§ **Task prompt**
Begin with the line containing "The build123d and" and end with the line containing "finish of the"; set down that block verbatim and nothing else.

§ **Data shown**

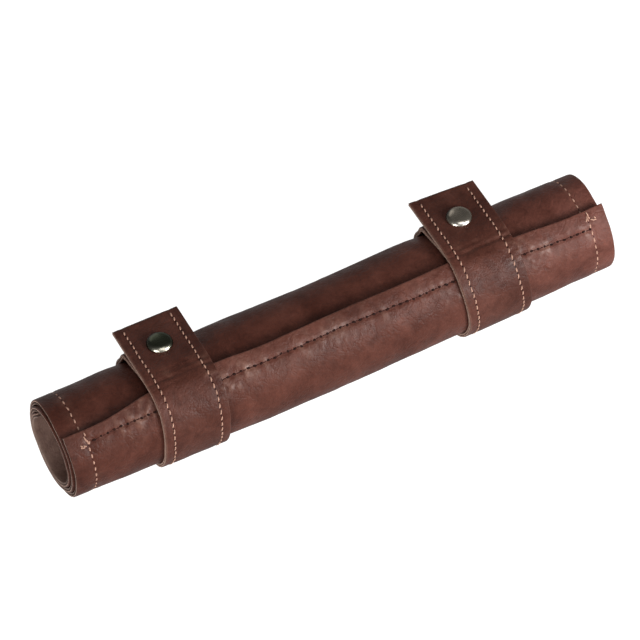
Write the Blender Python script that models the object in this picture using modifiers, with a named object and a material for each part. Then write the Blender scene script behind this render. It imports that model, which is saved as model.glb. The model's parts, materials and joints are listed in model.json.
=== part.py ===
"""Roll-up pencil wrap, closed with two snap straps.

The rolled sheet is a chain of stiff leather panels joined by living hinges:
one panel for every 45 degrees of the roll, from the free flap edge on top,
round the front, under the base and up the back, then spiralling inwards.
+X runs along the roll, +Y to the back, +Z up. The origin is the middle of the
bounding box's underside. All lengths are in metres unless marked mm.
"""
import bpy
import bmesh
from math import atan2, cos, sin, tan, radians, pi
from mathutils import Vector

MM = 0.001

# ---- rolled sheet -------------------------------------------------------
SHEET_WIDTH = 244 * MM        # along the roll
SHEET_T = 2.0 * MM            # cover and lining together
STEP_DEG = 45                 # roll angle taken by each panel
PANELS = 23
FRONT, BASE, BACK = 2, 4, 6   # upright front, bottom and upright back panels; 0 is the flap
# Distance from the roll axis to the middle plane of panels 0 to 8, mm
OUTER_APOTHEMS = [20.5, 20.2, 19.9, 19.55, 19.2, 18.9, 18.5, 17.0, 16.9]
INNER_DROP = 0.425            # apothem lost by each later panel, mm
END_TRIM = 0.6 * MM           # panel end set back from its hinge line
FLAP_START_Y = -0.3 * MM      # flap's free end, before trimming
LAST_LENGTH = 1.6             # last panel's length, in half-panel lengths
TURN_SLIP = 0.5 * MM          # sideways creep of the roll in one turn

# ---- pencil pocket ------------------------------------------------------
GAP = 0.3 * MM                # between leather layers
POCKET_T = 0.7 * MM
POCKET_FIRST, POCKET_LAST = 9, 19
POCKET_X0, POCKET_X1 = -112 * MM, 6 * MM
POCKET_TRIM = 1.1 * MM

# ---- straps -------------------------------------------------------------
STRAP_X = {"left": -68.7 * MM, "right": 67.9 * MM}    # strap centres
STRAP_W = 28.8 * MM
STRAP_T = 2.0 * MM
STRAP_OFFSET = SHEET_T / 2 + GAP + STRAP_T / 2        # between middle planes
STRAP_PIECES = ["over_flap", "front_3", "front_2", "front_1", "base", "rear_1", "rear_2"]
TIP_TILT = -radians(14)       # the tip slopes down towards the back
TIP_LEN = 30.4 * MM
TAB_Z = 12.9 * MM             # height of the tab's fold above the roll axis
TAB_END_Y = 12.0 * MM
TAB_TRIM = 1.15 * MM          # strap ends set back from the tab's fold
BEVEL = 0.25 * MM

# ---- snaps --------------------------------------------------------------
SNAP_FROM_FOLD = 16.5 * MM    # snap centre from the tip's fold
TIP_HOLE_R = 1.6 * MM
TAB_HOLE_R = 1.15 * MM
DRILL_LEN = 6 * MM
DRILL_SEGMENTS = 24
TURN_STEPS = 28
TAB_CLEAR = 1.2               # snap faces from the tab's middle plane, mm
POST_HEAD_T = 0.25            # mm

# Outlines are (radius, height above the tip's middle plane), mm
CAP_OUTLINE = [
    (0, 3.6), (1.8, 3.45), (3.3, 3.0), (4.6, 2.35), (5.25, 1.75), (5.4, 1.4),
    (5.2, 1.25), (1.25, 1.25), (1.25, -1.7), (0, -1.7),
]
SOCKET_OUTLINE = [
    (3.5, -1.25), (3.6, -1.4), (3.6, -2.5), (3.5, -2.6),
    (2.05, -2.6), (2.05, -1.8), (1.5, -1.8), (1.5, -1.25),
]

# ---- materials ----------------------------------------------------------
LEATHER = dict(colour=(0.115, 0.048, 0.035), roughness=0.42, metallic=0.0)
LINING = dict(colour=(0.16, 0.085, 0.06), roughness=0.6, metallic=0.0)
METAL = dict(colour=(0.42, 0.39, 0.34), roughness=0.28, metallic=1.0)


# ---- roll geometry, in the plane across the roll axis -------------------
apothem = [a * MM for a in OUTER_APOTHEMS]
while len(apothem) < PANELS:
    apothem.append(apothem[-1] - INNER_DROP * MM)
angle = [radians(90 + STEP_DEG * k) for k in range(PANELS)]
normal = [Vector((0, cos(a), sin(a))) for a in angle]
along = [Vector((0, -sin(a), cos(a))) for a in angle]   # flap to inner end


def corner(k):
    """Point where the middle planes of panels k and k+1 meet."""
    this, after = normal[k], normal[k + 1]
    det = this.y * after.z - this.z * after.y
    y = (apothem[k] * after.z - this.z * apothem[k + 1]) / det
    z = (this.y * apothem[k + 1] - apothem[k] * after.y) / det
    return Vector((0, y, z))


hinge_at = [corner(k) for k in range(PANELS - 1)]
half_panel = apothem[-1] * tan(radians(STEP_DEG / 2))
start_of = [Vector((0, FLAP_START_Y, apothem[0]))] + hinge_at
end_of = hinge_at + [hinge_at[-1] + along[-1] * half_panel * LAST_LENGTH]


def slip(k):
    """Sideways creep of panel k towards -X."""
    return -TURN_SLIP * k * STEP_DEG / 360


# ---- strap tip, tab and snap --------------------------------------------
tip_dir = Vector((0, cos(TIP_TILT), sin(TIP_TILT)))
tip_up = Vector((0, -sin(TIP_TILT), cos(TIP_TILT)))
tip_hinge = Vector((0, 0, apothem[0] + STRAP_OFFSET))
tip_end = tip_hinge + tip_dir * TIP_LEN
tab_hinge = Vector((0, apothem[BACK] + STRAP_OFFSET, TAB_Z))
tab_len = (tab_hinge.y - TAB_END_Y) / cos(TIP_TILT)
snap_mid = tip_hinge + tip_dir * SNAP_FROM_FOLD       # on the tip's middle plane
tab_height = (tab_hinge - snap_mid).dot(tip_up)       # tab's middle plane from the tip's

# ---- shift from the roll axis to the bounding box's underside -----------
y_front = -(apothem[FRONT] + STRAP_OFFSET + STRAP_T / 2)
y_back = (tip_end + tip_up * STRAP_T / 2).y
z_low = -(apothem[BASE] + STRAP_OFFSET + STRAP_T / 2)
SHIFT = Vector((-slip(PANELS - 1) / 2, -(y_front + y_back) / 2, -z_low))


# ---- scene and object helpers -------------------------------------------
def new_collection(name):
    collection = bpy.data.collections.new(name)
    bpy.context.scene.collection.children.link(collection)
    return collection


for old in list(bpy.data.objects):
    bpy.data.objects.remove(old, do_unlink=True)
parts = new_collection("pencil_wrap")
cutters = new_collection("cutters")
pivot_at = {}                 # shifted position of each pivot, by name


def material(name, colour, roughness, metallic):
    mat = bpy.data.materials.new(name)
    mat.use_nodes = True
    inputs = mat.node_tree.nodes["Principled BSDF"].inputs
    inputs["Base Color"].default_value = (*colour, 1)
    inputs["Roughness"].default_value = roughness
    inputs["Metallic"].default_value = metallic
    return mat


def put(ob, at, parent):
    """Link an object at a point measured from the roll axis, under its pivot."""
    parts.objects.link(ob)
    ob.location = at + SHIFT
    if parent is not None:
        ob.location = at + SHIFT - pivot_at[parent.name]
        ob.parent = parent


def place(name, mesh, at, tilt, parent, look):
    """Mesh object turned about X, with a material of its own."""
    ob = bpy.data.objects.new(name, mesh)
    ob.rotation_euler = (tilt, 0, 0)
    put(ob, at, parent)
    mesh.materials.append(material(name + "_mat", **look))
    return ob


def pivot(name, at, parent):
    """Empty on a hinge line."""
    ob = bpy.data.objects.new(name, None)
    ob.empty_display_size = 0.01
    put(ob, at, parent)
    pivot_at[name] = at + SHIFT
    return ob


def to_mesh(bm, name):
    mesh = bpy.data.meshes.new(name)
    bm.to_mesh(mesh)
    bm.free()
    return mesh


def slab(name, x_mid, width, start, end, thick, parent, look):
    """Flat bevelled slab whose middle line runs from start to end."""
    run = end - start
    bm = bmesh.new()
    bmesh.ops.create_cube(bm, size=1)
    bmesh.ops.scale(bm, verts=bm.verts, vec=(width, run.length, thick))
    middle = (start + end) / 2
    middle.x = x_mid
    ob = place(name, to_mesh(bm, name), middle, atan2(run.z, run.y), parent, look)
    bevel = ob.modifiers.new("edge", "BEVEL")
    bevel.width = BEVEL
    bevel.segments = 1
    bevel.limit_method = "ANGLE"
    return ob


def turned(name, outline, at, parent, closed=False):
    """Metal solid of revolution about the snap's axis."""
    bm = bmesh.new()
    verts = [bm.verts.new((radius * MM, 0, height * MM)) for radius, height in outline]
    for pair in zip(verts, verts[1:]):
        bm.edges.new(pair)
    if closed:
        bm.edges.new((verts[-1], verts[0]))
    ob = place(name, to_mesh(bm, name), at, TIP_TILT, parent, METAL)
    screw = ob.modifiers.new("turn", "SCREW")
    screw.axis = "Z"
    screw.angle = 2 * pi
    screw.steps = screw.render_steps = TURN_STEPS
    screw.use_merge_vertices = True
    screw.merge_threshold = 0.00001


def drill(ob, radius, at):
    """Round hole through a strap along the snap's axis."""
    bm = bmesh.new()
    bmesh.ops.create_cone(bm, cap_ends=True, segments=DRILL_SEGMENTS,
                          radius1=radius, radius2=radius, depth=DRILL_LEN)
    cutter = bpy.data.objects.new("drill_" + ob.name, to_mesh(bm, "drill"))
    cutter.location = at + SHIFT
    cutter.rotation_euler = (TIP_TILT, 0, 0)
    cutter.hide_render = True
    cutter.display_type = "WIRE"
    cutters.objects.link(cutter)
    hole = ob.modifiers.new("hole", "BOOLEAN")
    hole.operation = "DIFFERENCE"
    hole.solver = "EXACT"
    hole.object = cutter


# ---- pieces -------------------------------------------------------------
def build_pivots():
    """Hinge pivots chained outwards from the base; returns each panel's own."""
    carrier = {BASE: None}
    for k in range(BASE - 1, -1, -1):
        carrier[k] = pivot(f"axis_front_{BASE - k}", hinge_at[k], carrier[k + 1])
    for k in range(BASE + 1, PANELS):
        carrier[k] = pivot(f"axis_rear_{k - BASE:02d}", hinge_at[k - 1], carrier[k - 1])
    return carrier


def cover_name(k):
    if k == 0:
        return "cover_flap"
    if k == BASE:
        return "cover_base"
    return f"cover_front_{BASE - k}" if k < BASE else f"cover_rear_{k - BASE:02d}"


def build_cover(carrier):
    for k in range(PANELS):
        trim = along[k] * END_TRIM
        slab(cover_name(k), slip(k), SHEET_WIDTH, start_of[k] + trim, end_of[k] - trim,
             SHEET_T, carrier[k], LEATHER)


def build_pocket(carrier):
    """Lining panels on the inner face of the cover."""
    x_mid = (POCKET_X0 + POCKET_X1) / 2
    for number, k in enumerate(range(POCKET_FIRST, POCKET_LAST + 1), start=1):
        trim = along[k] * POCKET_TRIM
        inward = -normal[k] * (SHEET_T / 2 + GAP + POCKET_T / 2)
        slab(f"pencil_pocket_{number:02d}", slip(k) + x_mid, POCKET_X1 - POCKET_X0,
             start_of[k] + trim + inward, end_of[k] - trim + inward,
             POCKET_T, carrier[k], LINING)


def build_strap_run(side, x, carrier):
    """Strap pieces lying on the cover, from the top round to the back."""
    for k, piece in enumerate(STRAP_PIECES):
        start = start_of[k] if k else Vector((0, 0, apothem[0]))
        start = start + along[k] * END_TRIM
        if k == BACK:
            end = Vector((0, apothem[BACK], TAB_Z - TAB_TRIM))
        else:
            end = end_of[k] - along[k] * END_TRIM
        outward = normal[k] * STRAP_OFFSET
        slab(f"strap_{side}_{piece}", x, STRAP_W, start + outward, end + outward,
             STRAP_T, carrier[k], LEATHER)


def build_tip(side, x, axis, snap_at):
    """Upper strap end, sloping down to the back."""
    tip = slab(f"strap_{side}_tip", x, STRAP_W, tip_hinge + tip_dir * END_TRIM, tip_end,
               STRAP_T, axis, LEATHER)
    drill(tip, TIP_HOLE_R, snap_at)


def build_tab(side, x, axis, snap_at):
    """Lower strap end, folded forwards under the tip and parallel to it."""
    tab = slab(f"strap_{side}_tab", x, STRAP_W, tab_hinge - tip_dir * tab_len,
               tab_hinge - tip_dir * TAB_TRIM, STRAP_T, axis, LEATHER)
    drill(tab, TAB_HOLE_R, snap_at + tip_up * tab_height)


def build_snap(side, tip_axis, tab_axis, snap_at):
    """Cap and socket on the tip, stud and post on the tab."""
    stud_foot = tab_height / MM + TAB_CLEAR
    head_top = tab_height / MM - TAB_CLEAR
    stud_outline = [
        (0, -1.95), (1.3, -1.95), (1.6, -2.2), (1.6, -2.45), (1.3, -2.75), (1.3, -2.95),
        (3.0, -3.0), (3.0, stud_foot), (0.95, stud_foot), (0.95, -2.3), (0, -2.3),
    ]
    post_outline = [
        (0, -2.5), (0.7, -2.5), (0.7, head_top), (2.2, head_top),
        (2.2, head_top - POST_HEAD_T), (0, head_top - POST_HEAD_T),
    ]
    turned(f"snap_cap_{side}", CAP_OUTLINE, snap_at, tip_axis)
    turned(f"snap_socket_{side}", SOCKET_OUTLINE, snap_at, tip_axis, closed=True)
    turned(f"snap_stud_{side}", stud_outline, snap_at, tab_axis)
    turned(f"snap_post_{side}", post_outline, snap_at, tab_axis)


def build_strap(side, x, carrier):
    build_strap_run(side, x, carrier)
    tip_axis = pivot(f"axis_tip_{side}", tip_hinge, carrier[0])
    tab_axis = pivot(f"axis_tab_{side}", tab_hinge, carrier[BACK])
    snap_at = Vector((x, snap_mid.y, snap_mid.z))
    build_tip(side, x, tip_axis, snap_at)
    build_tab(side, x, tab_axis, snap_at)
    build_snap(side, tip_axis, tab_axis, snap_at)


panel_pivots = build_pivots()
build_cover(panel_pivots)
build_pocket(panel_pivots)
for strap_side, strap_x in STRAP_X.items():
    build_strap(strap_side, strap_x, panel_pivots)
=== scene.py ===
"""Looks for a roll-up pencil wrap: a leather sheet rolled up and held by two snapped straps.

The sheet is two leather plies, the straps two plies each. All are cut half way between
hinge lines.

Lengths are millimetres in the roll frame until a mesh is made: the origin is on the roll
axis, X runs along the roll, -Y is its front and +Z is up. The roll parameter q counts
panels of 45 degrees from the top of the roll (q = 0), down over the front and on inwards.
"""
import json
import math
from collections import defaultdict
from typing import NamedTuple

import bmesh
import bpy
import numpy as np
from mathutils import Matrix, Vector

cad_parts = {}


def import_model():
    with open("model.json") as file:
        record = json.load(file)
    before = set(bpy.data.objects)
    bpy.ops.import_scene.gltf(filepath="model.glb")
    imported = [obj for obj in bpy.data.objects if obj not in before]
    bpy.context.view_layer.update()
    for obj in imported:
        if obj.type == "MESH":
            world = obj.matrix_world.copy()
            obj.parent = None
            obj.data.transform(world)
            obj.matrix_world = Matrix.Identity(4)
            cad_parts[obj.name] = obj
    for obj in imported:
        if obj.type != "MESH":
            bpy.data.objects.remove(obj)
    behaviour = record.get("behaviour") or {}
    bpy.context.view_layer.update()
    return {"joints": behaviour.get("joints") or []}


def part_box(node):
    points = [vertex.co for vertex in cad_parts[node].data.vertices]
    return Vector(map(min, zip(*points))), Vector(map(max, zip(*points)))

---

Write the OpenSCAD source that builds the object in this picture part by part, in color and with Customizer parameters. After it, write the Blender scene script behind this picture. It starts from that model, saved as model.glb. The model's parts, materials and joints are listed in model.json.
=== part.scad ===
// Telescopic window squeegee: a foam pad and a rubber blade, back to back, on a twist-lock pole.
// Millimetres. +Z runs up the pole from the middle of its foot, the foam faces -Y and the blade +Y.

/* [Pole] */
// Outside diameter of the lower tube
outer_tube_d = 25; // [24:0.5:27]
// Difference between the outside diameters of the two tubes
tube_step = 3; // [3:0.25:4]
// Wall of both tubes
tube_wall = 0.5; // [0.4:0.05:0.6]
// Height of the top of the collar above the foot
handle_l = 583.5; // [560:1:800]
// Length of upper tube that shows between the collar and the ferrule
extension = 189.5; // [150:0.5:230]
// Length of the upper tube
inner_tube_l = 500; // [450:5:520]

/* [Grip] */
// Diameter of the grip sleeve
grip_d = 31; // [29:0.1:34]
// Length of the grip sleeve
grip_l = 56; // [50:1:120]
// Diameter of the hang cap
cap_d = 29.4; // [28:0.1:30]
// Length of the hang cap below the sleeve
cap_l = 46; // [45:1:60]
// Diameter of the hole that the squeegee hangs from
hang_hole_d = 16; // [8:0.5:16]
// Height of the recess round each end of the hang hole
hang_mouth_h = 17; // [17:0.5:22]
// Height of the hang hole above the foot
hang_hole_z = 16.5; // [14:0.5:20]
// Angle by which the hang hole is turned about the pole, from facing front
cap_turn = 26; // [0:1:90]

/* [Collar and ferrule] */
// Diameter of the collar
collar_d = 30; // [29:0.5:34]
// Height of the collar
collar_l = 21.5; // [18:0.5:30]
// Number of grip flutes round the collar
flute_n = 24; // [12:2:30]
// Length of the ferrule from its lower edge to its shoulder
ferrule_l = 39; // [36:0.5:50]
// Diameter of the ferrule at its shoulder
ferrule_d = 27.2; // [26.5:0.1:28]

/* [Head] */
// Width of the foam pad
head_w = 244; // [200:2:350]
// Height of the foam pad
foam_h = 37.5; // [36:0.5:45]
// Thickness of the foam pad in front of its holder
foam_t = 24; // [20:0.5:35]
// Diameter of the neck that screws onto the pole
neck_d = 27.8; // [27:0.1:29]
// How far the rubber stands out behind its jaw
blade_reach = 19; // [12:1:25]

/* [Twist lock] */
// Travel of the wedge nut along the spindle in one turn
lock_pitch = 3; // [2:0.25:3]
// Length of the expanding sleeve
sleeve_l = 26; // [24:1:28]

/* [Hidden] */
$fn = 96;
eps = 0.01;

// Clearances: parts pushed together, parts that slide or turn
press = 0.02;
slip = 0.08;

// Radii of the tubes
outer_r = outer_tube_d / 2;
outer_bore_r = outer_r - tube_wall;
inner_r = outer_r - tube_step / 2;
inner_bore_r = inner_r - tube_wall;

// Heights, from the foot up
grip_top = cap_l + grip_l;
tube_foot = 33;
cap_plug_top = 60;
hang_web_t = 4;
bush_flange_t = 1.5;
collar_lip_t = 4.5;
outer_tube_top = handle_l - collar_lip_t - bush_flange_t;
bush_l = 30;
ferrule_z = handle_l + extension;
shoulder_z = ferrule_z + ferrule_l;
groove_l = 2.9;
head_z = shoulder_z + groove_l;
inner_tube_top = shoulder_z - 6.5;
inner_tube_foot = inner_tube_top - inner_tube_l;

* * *

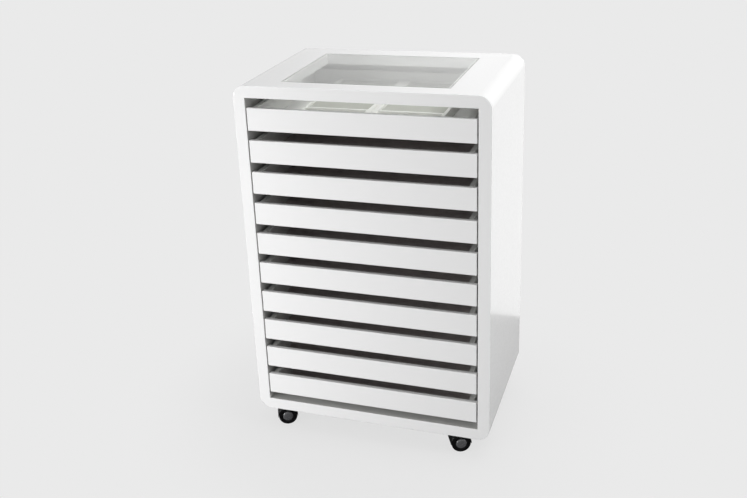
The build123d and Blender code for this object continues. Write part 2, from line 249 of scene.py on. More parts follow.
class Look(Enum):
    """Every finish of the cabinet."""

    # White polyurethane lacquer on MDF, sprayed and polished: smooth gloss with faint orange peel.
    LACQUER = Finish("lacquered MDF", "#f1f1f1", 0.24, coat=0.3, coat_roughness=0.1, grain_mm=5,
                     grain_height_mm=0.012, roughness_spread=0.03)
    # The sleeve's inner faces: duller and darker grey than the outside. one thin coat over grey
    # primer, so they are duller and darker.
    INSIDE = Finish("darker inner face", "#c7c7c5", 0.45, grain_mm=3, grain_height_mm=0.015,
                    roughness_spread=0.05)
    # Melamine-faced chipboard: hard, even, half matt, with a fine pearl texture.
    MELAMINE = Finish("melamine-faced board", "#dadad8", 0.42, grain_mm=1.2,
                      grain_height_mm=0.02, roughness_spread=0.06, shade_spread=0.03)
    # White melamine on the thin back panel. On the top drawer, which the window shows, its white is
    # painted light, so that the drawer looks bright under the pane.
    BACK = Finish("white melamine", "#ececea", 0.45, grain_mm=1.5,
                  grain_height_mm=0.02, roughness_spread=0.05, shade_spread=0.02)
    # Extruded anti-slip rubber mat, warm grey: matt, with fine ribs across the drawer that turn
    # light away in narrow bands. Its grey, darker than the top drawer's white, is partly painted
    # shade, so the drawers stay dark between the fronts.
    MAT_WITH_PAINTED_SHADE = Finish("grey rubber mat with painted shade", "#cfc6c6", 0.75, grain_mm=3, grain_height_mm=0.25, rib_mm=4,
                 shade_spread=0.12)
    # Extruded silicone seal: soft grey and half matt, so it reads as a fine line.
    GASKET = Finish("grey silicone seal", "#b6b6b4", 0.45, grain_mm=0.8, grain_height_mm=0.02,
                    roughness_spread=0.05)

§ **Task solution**
The build123d and Blender code for this object continues. Write part 2, from line 249 of scene.py on. More parts follow.
class Look(Enum):
    """Every finish of the cabinet."""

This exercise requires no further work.